-- The request --
Starting at the line containing "place('brake_spring', coil(78.8, 86.6, 6.4, 0.7, 2), ZINC());", please quote every line up to and including the line containing "shown = obj.evaluated_get(depsgraph)", exactly, and nothing beyond.

★ ★ ★ ★ ★ ★ ★

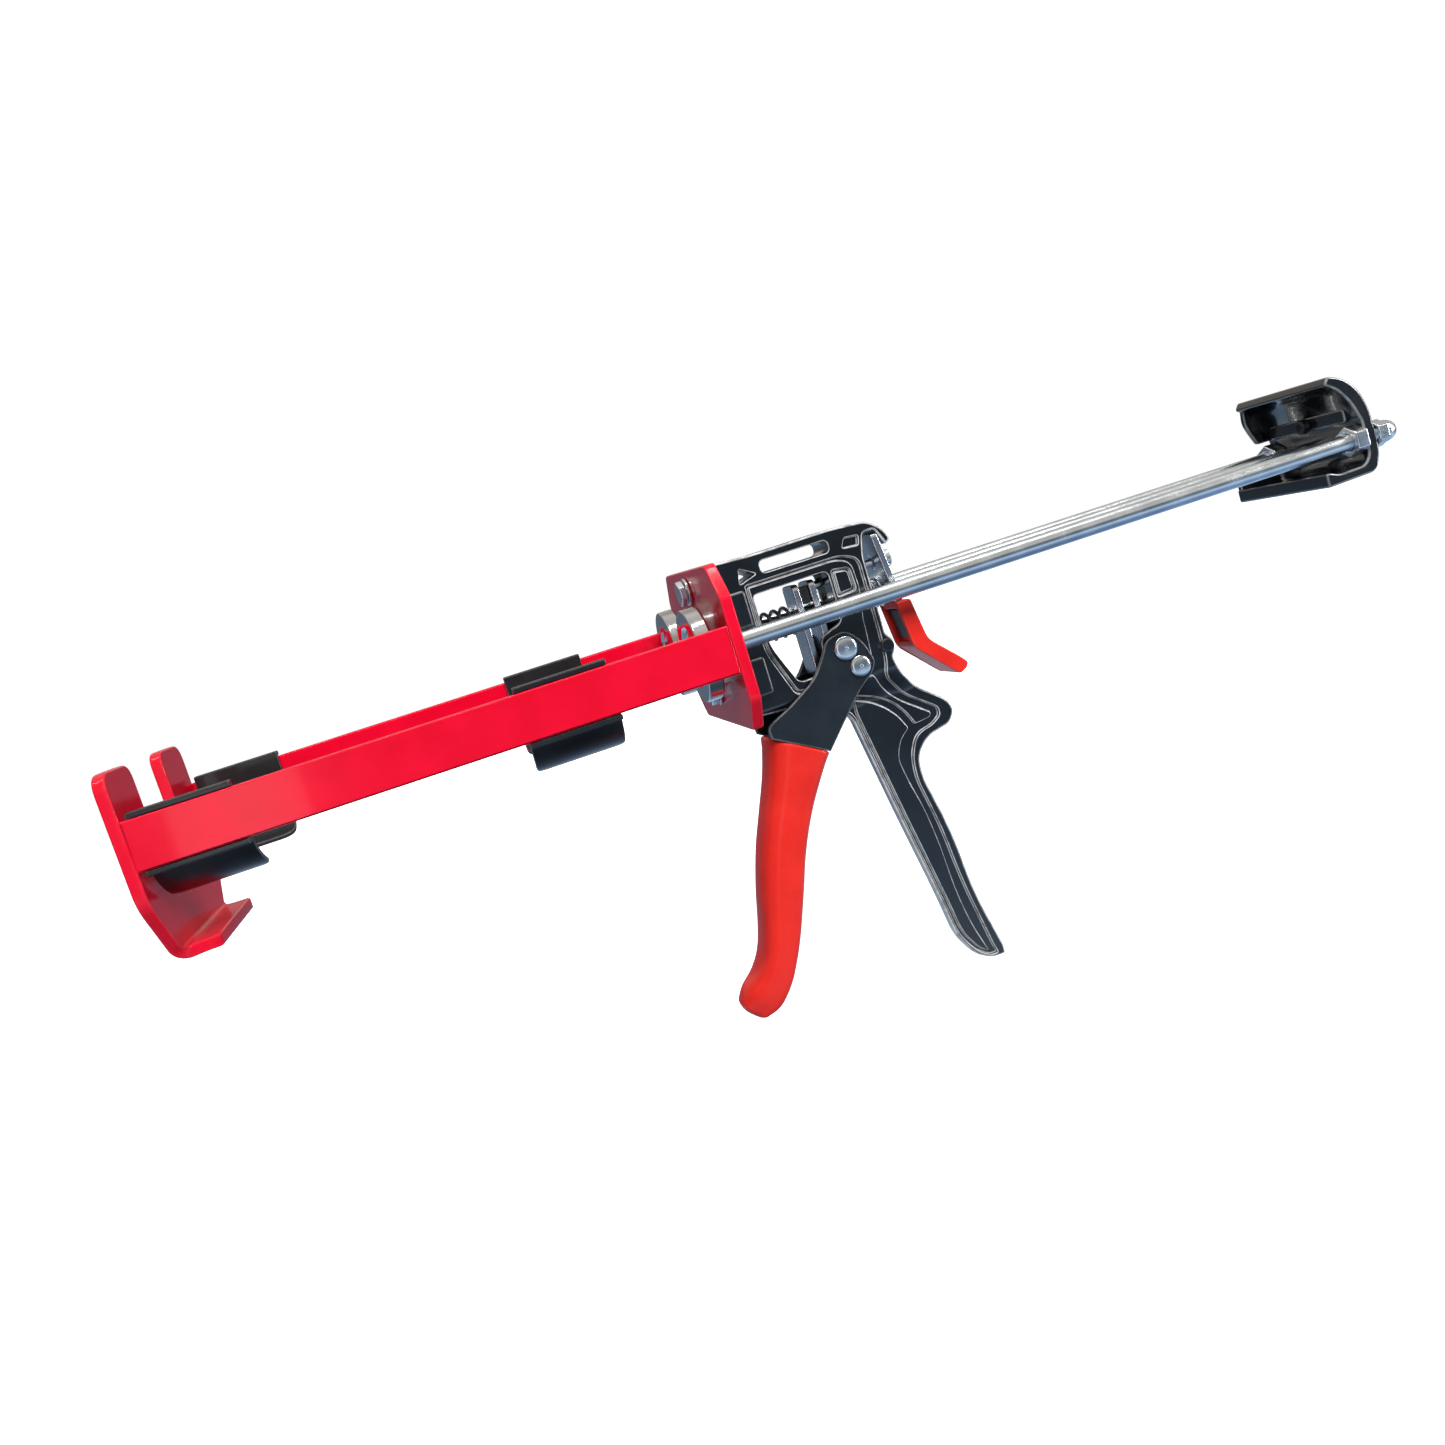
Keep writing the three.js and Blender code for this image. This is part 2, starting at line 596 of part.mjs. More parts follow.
/** The cast pull yoke: a channel across the rods with two webs that stiffen its far end. */
function yoke() {
  const section = outline([
    [309, 32.3, 1.5], [317, 29.5, 4], [324, 22, 5], [WEB_BACK_X, 12, 4], [WEB_BACK_X + 0.5, -8, 3],
    [324, -16.5, 5], [297, -17.2, 1.5], [297, -10.6, 0.8], [299.8, -10.6, 0.8], [300.6, -12.4, 0.8],
    [318, -12, 3], [WEB_FRONT_X, -8, 3],
    [WEB_FRONT_X, 8, 2], [318, 17.5, 4], [312.5, 25, 4], [306.5, 28.6, 1.5],
  ]);
  const farWeb = outline([
    [309, 29.5], [308, 21, 3], [310, 15.5, 3], [313, 9, 1.5], [322.5, 9], [322.5, 18], [314, 29.5],
  ]);
  const farFoot = outline([
    [297.8, -14], [297.8, -6.5, 2], [304, -5, 3], [311, -5, 2], [314, -8.2], [WEB_FRONT_X + 1, -8.2],
    [WEB_FRONT_X + 1, -14],
  ]);
  const shell = join(
    solid(alongY(section, -YOKE_HALF, YOKE_HALF)),
    solid(alongY(farWeb, YOKE_HALF - FAR_WEB_THICK, YOKE_HALF - FAR_WEB_INSET)),
    solid(alongY(farFoot, YOKE_HALF - FAR_WEB_THICK, YOKE_HALF - FAR_WEB_INSET)),
  );
  const holes = [-ROD_SPACING, 0, ROD_SPACING].map(
    (y) => solid(barX(ROD_RADIUS + GAP, WEB_FRONT_X - 5, WEB_BACK_X + OVER, y)),
  );
  const screwHole = solid(barX(THIN_PIN_RADIUS + GAP, 300, WEB_BACK_X + OVER, 0, LOCK_SCREW_Z));
  return cut(shell, ...holes, screwHole);
}

function hexNut(y) {
  const front = WEB_FRONT_X - GAP - NUT_THICK;
  const back = WEB_FRONT_X - GAP;
  const body = solid(turnedX([
    [0, front], [NUT_RADIUS - 1, front], [NUT_RADIUS, front + 0.8], [NUT_RADIUS, back], [0, back],
  ], y, 0, 6));
  return cut(body, solid(barX(ROD_RADIUS + GAP, front - OVER, back + OVER, y)));
}

function domeNut(y) {
  const front = WEB_BACK_X + 0.5 + GAP;
  const bore = ROD_RADIUS + GAP;
  const hexBack = front + 5;
  const base = solid(turnedX([[0, front], [6.6, front], [6.6, hexBack], [0, hexBack]], y, 0, 6));
  const cap = solid(turnedX([
    [0, front + 1], [5.6, front + 1], [5.6, hexBack + 1.5], [4.6, hexBack + 4.5], [2.6, hexBack + 6.5],
    [0, hexBack + 7],
  ], y));
  const hole = solid(barX(bore, front - OVER, ROD_END_X + GAP, y));
  return cut(join(base, cap), hole);
}

function lockScrew() {
  return turnedX([
    [0, 314.2], [3, 314.2], [3.6, 315], [3.6, 317.6], [THIN_PIN_RADIUS, 317.6],
    [THIN_PIN_RADIUS, WEB_BACK_X], [0, WEB_BACK_X],
  ], 0, LOCK_SCREW_Z);
}

// ---- every piece, by name ----
place('front_plate', frontPlate(), RED_PAINT());
place('rear_plate', rearPlate(), RED_PAINT());
for (const [name, side] of [['near', -1], ['far', 1]]) {
  place(`side_bar_${name}`, sideBar(side), RED_PAINT());
  place(`front_clip_${name}`, clip(side, FRONT_CLIP_X), BLACK_PLASTIC());
  place(`middle_clip_${name}`, clip(side, MIDDLE_CLIP_X), BLACK_PLASTIC());
  place(`push_rod_${name}`, pushRod(side * ROD_SPACING), ZINC());
  place(`piston_${name}`, piston(side * ROD_SPACING), BLACK_STEEL());
  place(`piston_screw_${name}`, pistonScrew(side * ROD_SPACING), ZINC());
  place(`rod_nut_${name}`, hexNut(side * ROD_SPACING), ZINC());
  place(`dome_nut_${name}`, domeNut(side * ROD_SPACING), ZINC());
}
for (const [name, z] of [['upper', UPPER_BOLT_Z], ['lower', LOWER_BOLT_Z]]) {
  place(`frame_bolt_${name}`, hexBolt(z), ZINC());
  place(`frame_washer_${name}`, washer(BOLT_RADIUS + GAP, 6.3, -1.5, -GAP, 0, z), ZINC());
}
place('cast_body', castBody(), BLACK_CAST());
place('trigger_lever', triggerLever(), BLACK_STEEL());
place('trigger_sleeve', triggerSleeve(), RED_DIP());
place('trigger_pivot_pin', rivet(PIVOT, 4.8), ZINC());
place('drive_pin', rivet(DRIVE_PIN, 5.4), ZINC());
place('drive_plate_front', drivePlate(FRONT_DRIVE_PLATE_X), ZINC());
place('drive_plate_rear', drivePlate(REAR_DRIVE_PLATE_X), ZINC());
place('drive_plate_spacer', drivePlateSpacer(), BLACK_PLASTIC());
place('drive_spring', coil(SPRING_START_X, FRONT_DRIVE_PLATE_X - GAP, 6.4, 0.8, 5), BLACK_STEEL());
place('plate_stop_pin', plateStopPin(), ZINC());
place('brake_plate', brakePlate(), ZINC());
place('release_lever', releaseLever(), RED_DIP());
place('release_block', releaseBlock(), BLACK_PLASTIC());
place('brake_screw', brakeScrew(), ZINC());
place('brake_spring', coil(78.8, 86.6, 6.4, 0.7, 2), ZINC());
place('drive_rod', driveRod(), ZINC());
place('yoke', yoke(), BLACK_CAST());
place('dome_nut_centre', domeNut(0), ZINC());
place('yoke_lock_screw', lockScrew(), BLACK_STEEL());

export default gun;
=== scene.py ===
import json
import math

import bmesh
import bpy
import numpy as np
from mathutils import Matrix, Vector
from mathutils.geometry import tessellate_polygon


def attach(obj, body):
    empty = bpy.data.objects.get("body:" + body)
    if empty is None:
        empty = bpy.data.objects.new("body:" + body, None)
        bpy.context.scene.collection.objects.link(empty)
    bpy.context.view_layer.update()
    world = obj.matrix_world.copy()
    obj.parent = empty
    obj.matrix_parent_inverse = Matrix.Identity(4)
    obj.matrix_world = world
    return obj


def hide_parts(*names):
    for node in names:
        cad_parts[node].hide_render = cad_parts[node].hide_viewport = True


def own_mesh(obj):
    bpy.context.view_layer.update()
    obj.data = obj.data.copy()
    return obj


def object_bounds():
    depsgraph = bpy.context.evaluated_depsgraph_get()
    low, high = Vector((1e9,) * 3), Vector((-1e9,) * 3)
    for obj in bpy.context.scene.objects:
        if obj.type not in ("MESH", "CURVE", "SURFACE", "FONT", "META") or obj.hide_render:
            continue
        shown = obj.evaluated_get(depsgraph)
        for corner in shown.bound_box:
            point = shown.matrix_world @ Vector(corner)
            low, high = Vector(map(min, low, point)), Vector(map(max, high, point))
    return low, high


# A twin-cartridge caulking gun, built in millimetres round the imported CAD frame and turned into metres
# when each mesh is made. X runs from the nozzle end (negative) to the pull yoke, -Y is the near side and +Z
# is up.
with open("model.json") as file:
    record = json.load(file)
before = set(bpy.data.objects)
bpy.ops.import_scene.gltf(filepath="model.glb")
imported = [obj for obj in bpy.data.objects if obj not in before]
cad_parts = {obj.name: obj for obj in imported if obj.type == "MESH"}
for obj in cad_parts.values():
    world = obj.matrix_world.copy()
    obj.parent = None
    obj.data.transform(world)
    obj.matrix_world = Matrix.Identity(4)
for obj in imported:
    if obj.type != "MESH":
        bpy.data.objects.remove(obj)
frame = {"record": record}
cad_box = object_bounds()
record = frame["record"]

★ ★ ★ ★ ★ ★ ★

-- Answer for the task --
place('brake_spring', coil(78.8, 86.6, 6.4, 0.7, 2), ZINC());
place('drive_rod', driveRod(), ZINC());
place('yoke', yoke(), BLACK_CAST());
place('dome_nut_centre', domeNut(0), ZINC());
place('yoke_lock_screw', lockScrew(), BLACK_STEEL());

export default gun;
=== scene.py ===
import json
import math

import bmesh
import bpy
import numpy as np
from mathutils import Matrix, Vector
from mathutils.geometry import tessellate_polygon


def attach(obj, body):
    empty = bpy.data.objects.get("body:" + body)
    if empty is None:
        empty = bpy.data.objects.new("body:" + body, None)
        bpy.context.scene.collection.objects.link(empty)
    bpy.context.view_layer.update()
    world = obj.matrix_world.copy()
    obj.parent = empty
    obj.matrix_parent_inverse = Matrix.Identity(4)
    obj.matrix_world = world
    return obj


def hide_parts(*names):
    for node in names:
        cad_parts[node].hide_render = cad_parts[node].hide_viewport = True


def own_mesh(obj):
    bpy.context.view_layer.update()
    obj.data = obj.data.copy()
    return obj


def object_bounds():
    depsgraph = bpy.context.evaluated_depsgraph_get()
    low, high = Vector((1e9,) * 3), Vector((-1e9,) * 3)
    for obj in bpy.context.scene.objects:
        if obj.type not in ("MESH", "CURVE", "SURFACE", "FONT", "META") or obj.hide_render:
            continue
        shown = obj.evaluated_get(depsgraph)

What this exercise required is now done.